── Given entries ──
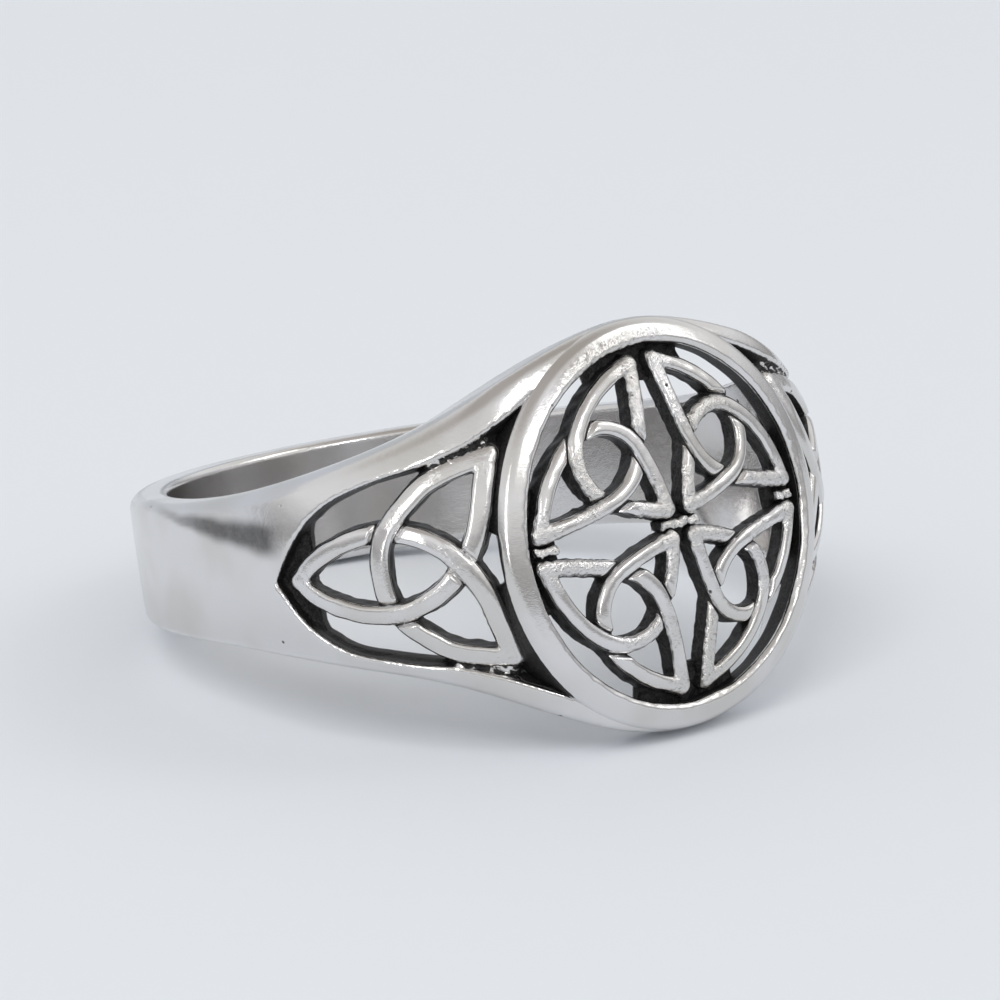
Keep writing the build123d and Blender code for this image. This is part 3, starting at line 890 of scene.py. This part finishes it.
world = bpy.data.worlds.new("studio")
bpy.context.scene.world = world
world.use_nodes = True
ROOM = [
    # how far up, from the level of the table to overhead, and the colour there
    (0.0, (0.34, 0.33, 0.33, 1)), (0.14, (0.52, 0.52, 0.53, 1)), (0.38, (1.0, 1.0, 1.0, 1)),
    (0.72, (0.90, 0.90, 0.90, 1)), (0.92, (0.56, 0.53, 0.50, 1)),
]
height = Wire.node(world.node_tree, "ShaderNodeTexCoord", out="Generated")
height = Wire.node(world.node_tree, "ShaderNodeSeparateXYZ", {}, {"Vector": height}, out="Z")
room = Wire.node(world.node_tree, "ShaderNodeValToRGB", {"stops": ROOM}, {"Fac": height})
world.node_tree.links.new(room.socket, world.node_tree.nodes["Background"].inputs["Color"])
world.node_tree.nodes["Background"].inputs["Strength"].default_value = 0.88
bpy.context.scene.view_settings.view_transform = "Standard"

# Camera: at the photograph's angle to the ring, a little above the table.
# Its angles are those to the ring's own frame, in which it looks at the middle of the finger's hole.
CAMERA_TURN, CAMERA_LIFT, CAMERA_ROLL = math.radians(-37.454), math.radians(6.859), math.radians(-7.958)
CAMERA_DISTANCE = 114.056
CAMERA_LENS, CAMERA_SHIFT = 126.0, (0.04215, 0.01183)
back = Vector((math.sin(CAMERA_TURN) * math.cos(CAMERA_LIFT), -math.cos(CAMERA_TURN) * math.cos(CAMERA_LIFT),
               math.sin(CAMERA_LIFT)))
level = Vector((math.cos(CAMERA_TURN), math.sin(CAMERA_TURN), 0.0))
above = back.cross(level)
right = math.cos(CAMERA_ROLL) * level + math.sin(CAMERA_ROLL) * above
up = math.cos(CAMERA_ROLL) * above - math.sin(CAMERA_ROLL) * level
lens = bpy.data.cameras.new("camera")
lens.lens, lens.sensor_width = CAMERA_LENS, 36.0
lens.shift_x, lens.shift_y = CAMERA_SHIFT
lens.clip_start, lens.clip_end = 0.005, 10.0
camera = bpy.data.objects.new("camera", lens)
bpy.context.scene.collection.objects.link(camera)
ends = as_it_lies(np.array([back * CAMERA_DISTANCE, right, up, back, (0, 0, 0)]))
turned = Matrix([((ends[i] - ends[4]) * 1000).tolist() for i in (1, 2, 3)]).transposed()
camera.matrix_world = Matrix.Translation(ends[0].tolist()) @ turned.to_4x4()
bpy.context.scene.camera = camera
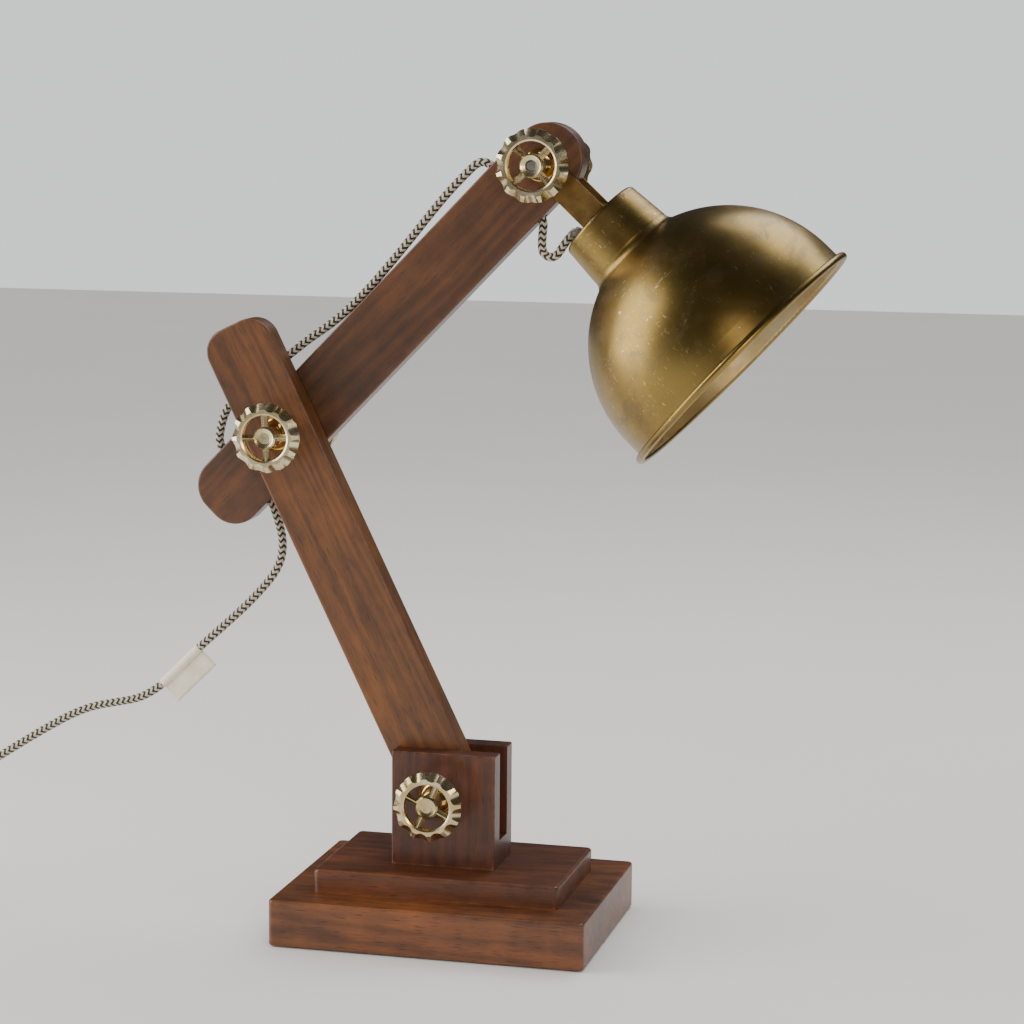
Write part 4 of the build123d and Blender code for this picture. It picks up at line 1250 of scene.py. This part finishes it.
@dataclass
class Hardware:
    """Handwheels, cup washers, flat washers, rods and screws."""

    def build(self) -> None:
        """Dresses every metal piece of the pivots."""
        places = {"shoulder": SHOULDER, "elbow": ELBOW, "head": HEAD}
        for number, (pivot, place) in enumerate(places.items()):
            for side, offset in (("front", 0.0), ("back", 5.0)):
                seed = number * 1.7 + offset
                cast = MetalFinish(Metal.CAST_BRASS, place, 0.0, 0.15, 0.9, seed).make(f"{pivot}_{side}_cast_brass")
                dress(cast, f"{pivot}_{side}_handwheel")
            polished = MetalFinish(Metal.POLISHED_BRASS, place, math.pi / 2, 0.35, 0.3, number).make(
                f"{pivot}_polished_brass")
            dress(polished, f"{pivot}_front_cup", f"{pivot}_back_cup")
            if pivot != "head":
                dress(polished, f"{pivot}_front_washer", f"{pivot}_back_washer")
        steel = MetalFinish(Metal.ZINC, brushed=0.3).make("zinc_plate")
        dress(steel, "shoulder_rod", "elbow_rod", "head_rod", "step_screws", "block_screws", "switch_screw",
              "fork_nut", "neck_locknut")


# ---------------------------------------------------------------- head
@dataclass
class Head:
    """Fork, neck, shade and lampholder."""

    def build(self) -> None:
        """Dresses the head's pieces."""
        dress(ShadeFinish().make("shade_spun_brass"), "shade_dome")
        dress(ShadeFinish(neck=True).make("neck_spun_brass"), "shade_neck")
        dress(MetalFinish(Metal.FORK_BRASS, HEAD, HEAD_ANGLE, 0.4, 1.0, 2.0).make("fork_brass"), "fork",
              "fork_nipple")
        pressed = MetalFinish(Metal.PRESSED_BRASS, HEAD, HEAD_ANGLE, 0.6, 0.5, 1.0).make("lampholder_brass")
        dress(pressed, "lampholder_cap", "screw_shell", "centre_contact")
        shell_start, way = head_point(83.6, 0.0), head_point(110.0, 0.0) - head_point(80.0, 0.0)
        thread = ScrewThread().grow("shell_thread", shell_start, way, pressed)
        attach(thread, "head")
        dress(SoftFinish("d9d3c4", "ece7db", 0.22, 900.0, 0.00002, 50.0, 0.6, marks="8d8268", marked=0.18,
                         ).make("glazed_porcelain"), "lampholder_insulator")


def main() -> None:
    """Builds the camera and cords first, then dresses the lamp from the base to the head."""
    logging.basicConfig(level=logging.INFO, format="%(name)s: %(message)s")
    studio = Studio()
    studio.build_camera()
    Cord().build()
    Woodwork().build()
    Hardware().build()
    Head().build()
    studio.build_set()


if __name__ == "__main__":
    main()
───
── Given entries ──
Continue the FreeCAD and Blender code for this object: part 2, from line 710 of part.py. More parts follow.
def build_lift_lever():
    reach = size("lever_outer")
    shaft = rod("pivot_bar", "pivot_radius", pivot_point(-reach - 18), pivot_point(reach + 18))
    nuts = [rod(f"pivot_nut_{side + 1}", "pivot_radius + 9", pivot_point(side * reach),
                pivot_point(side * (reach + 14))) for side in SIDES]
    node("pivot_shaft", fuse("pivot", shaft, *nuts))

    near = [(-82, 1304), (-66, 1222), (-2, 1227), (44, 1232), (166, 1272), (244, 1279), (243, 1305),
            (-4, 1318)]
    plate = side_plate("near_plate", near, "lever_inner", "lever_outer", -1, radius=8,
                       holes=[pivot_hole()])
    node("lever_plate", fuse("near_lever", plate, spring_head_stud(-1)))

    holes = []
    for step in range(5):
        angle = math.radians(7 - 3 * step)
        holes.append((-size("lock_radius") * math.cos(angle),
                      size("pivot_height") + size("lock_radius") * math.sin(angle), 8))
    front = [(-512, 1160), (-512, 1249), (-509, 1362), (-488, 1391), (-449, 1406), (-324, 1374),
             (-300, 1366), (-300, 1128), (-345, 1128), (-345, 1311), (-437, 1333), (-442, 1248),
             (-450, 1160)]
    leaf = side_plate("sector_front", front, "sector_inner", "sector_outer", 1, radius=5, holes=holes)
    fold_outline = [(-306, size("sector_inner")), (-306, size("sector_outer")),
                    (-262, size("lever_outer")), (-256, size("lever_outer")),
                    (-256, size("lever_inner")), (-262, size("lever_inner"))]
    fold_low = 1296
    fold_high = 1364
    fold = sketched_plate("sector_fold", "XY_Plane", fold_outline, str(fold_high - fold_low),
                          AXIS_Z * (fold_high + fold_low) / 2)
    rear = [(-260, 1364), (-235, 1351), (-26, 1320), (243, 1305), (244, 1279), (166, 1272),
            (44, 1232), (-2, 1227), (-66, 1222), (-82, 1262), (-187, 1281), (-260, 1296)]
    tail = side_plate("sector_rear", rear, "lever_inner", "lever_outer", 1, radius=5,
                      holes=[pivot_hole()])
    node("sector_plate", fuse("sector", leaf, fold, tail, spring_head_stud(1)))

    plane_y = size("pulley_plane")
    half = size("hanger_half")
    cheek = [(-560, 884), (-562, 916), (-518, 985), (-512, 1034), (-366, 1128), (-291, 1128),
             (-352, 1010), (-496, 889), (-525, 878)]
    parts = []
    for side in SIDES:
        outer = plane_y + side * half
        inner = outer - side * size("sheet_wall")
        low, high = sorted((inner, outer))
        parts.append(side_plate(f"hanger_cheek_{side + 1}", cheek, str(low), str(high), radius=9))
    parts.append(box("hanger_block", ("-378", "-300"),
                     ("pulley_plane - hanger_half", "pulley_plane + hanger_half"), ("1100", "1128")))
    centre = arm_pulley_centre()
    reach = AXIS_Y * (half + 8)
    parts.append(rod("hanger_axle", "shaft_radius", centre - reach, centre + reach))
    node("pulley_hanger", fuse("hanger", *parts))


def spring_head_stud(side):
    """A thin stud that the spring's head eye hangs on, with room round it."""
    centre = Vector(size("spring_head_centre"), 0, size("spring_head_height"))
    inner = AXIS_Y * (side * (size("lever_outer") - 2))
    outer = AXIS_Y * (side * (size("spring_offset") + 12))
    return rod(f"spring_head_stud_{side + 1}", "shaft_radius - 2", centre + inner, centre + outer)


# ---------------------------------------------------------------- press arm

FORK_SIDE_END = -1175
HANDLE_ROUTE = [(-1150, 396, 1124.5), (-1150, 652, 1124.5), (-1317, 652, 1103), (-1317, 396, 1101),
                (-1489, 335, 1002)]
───
Given task:
Copy exactly, and only, the lines from the one containing "Write part 4" through the one containing "cup washers, flat".

Full output:
Write part 4 of the build123d and Blender code for this picture. It picks up at line 1250 of scene.py. This part finishes it.
@dataclass
class Hardware:
    """Handwheels, cup washers, flat washers, rods and screws."""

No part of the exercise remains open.